From the listing below, copy only the lines from the line that contains "Continue the OpenSCAD" to the line that contains "AIM = np.array([0.0, -5.0, 3.0]) * MM", counting those two lines as part of the copy.
====== DATA SHOWN
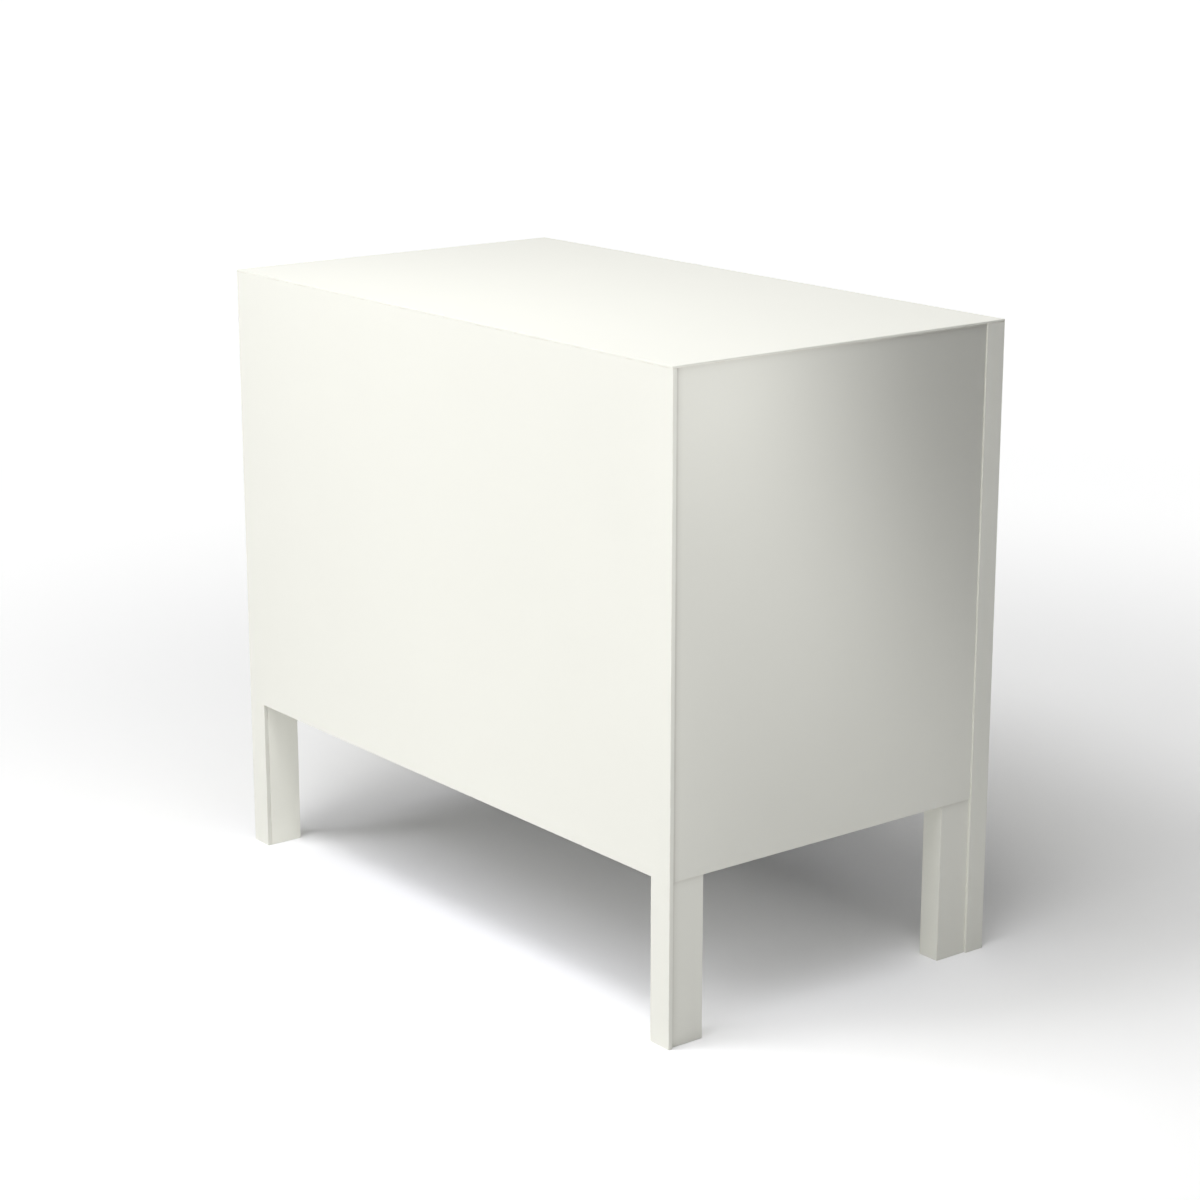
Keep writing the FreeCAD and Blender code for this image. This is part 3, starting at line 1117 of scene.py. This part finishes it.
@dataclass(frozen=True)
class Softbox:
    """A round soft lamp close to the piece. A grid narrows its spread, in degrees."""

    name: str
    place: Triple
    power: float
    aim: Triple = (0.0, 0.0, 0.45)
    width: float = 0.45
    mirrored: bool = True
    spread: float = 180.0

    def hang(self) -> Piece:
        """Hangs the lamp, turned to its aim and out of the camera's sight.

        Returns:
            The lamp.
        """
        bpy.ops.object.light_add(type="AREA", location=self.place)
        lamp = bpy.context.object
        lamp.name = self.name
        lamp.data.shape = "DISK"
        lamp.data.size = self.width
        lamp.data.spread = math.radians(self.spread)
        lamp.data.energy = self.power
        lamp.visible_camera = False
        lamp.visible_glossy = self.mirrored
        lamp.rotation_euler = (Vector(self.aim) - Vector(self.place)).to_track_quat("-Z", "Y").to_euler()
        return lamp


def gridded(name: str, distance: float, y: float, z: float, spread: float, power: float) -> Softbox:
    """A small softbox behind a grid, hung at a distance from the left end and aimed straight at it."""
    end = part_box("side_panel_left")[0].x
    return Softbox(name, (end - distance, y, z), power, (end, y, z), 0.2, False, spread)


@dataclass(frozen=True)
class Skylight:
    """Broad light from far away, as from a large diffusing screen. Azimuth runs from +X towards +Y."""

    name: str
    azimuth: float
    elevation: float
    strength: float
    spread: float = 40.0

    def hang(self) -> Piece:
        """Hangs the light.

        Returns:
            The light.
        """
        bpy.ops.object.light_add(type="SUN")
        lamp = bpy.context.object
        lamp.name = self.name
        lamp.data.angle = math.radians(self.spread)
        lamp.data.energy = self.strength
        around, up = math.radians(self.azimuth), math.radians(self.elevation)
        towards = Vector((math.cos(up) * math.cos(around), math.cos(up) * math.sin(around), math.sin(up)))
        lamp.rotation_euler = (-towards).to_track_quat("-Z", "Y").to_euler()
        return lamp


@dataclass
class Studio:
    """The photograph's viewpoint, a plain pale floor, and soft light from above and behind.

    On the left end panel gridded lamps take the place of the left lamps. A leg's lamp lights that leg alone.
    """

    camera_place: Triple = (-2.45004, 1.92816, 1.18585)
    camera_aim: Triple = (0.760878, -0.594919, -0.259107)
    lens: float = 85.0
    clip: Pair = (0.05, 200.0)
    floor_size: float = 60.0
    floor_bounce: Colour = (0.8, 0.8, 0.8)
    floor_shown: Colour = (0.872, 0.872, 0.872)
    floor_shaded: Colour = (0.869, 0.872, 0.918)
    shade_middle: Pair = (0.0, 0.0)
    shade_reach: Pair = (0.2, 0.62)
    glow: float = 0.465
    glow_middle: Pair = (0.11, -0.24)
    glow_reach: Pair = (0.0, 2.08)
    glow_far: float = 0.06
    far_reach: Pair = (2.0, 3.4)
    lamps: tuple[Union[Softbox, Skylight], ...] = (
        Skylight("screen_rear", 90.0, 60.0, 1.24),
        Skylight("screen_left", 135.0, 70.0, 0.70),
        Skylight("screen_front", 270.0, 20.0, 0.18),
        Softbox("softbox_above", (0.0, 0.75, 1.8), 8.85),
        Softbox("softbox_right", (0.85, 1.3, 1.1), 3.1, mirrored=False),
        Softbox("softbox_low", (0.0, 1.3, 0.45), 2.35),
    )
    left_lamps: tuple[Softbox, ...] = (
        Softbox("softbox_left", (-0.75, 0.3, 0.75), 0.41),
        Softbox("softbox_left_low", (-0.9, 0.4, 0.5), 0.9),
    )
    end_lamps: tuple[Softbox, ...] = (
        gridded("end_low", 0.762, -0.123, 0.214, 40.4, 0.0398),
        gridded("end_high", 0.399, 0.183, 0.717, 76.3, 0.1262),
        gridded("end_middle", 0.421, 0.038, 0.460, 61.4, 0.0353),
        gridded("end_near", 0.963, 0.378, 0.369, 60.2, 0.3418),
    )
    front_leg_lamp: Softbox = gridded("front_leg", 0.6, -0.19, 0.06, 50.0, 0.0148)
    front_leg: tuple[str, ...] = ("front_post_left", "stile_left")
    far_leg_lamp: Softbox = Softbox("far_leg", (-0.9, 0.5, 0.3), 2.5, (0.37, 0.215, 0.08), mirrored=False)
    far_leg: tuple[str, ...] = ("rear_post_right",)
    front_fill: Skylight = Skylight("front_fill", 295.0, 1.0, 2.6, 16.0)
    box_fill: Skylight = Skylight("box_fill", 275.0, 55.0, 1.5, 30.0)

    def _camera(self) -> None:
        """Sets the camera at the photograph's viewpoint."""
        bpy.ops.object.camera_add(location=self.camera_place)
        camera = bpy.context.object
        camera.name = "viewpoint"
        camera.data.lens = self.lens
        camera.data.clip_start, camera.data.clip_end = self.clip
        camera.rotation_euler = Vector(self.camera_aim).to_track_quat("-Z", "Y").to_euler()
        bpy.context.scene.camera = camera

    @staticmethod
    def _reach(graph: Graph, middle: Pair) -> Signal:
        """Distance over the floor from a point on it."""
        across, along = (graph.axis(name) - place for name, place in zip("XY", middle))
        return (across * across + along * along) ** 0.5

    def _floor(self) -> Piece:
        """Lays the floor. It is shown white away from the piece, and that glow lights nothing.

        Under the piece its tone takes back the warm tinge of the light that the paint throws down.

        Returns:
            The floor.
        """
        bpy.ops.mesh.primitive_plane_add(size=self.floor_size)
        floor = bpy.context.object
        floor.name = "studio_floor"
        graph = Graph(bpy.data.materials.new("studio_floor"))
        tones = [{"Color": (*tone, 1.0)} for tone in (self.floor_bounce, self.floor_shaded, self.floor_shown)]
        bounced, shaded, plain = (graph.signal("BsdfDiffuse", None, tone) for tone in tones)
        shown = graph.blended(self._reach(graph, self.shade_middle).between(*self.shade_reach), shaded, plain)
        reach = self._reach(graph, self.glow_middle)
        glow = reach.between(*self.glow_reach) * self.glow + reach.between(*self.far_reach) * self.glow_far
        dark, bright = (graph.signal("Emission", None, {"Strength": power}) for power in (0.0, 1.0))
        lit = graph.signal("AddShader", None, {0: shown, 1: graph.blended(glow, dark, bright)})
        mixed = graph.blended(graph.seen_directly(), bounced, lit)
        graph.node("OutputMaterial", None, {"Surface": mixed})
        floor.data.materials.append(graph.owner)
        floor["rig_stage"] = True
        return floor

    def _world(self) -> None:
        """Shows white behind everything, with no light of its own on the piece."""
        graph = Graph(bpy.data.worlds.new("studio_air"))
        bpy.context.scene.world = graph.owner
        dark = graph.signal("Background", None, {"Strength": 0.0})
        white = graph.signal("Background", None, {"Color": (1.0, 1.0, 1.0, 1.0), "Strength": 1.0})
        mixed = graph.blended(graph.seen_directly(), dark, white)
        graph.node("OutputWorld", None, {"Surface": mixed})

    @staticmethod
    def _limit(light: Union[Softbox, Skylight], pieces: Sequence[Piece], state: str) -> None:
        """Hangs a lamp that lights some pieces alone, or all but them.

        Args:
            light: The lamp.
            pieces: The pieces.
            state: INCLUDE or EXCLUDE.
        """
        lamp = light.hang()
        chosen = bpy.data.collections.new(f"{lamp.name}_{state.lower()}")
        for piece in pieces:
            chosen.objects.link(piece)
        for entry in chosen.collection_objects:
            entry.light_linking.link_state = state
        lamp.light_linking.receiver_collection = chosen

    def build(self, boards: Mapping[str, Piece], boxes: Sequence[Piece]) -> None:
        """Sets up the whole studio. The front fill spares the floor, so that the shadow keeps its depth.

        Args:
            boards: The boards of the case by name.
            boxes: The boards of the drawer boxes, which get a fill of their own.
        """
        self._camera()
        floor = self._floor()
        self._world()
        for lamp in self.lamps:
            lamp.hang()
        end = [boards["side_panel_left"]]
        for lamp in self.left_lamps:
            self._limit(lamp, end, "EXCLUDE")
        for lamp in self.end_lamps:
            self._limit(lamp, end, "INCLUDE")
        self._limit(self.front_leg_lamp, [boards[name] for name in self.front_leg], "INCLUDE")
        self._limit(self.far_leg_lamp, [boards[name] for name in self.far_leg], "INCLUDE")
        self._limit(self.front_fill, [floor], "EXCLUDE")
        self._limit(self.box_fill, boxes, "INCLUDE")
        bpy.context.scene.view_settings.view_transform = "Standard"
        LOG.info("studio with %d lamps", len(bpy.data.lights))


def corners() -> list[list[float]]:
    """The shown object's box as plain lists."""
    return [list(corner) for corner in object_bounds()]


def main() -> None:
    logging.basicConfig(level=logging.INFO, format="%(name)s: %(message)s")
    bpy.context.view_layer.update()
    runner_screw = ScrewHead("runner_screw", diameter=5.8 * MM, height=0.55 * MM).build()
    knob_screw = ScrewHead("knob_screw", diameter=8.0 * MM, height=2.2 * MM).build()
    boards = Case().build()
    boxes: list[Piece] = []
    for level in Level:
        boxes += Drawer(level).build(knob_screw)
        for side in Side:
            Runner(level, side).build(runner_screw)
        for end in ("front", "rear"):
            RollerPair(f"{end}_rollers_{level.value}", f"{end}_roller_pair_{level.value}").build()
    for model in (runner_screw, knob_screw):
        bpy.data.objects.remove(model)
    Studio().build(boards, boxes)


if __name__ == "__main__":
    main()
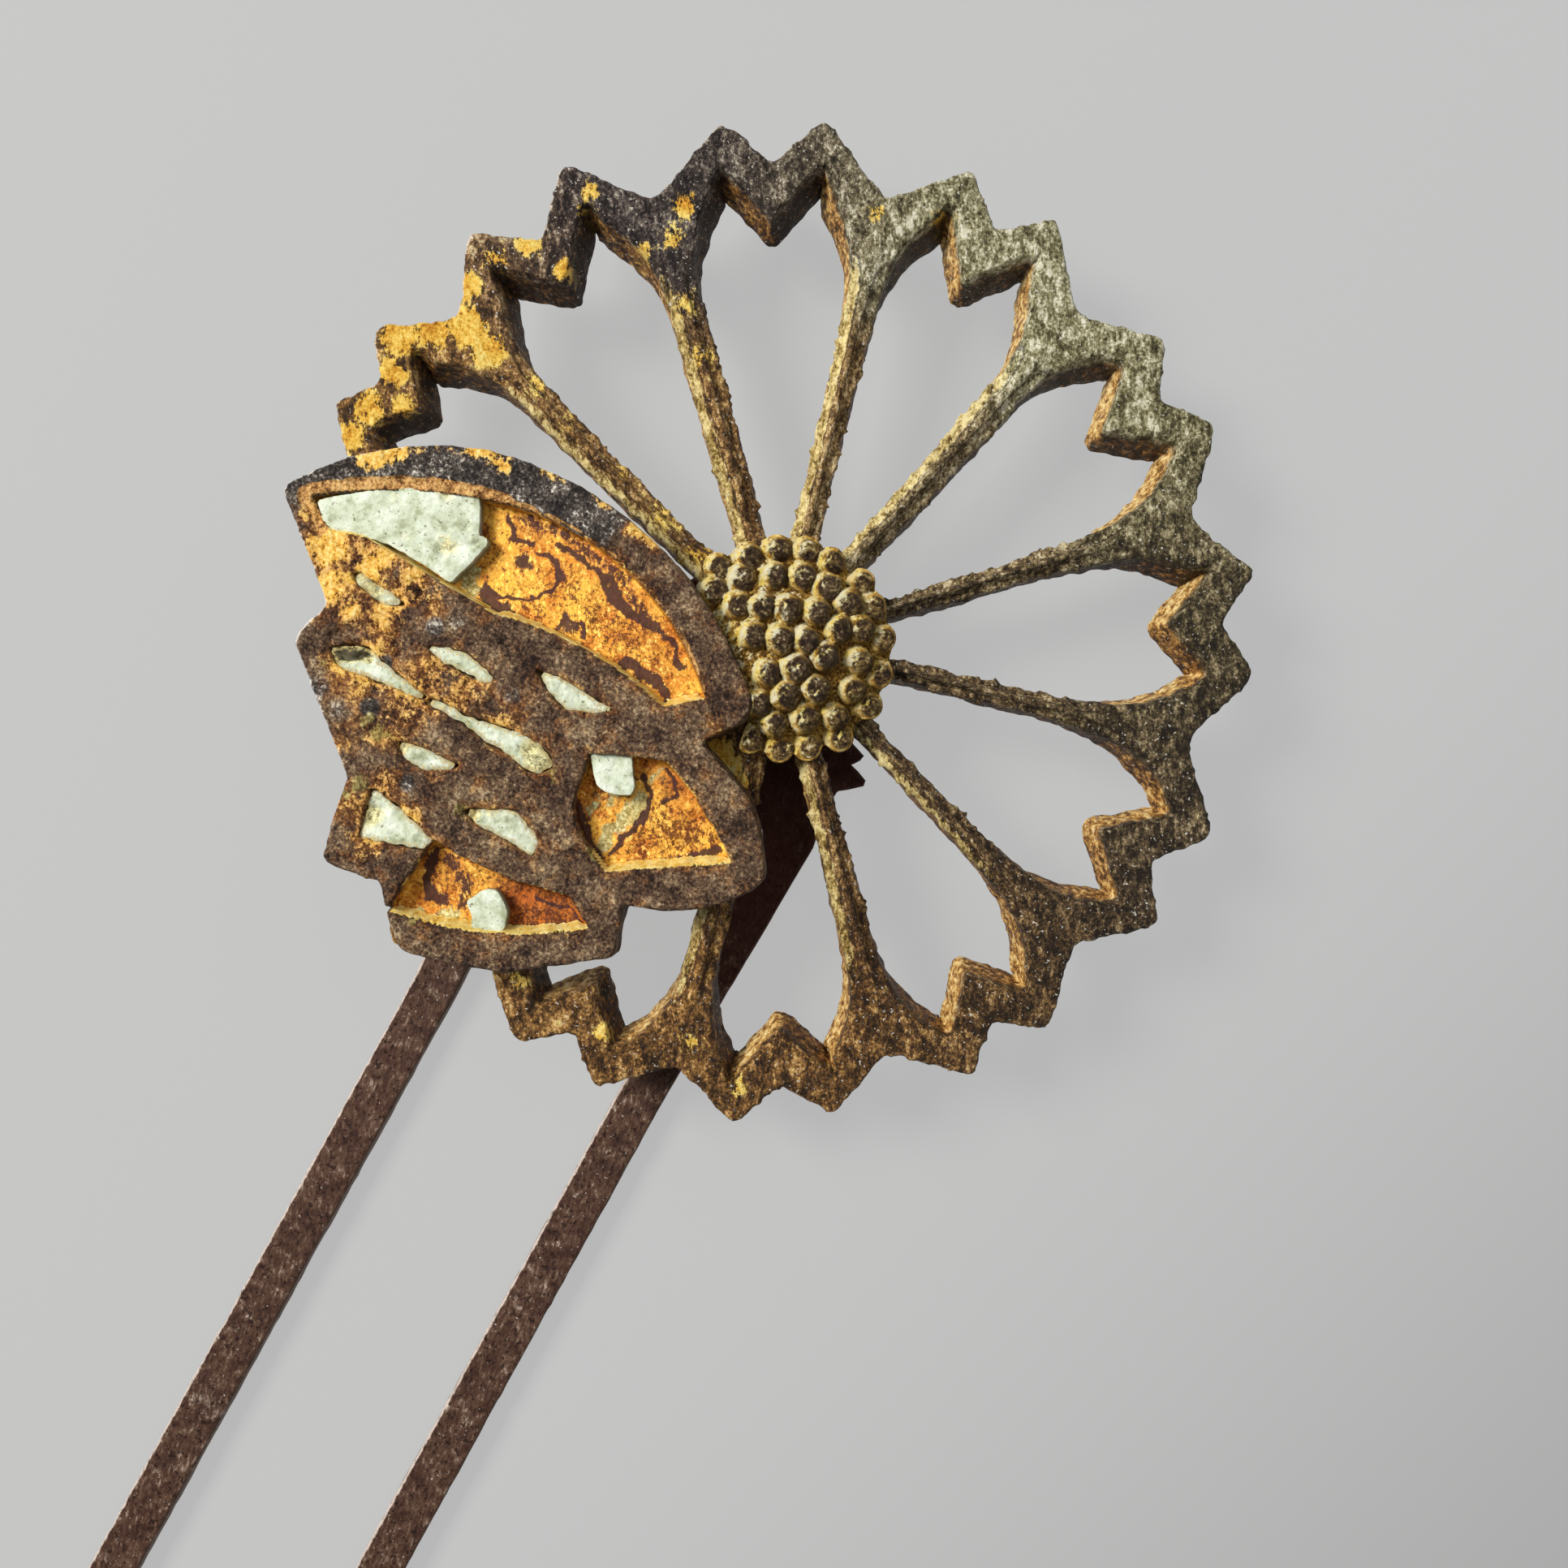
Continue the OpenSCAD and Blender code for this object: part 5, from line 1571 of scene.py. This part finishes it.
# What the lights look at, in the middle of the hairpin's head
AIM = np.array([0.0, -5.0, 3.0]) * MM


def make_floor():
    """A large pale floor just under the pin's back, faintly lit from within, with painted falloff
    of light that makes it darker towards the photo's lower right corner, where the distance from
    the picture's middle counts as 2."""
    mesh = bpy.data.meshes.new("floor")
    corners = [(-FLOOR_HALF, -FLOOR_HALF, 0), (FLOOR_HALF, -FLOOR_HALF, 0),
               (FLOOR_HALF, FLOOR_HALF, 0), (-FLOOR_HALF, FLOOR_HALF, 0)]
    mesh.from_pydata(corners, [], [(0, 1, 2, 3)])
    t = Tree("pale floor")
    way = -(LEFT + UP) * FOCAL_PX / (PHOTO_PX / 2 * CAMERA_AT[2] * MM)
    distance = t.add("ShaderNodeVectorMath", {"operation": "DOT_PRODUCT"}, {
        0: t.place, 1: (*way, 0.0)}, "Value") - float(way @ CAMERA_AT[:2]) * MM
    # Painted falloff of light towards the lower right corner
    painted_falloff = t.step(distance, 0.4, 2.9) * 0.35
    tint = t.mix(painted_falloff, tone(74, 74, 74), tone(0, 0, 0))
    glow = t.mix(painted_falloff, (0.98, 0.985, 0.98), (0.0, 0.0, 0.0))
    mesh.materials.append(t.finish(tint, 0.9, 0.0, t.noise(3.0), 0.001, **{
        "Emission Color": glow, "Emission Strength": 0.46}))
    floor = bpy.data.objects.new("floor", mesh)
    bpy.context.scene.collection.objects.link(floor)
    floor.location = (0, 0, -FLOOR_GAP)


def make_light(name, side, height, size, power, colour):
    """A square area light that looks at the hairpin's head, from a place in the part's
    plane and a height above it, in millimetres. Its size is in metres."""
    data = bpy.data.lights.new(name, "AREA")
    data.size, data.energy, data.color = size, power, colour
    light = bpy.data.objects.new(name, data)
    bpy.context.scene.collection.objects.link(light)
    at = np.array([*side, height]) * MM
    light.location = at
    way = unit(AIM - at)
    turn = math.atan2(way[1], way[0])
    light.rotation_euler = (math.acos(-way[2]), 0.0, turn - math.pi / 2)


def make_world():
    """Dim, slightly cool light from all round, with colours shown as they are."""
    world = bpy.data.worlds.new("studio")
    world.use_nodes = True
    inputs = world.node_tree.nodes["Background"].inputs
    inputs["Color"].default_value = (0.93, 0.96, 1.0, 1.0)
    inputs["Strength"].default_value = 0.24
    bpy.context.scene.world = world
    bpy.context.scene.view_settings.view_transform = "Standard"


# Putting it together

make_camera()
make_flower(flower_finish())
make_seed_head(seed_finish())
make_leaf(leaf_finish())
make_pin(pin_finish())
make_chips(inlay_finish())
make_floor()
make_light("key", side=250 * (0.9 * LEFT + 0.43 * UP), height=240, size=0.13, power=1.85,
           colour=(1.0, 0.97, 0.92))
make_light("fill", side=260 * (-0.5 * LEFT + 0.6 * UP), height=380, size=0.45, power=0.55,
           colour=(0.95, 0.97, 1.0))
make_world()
============
# WORKED ANSWER
Continue the OpenSCAD and Blender code for this object: part 5, from line 1571 of scene.py. This part finishes it.
# What the lights look at, in the middle of the hairpin's head
AIM = np.array([0.0, -5.0, 3.0]) * MM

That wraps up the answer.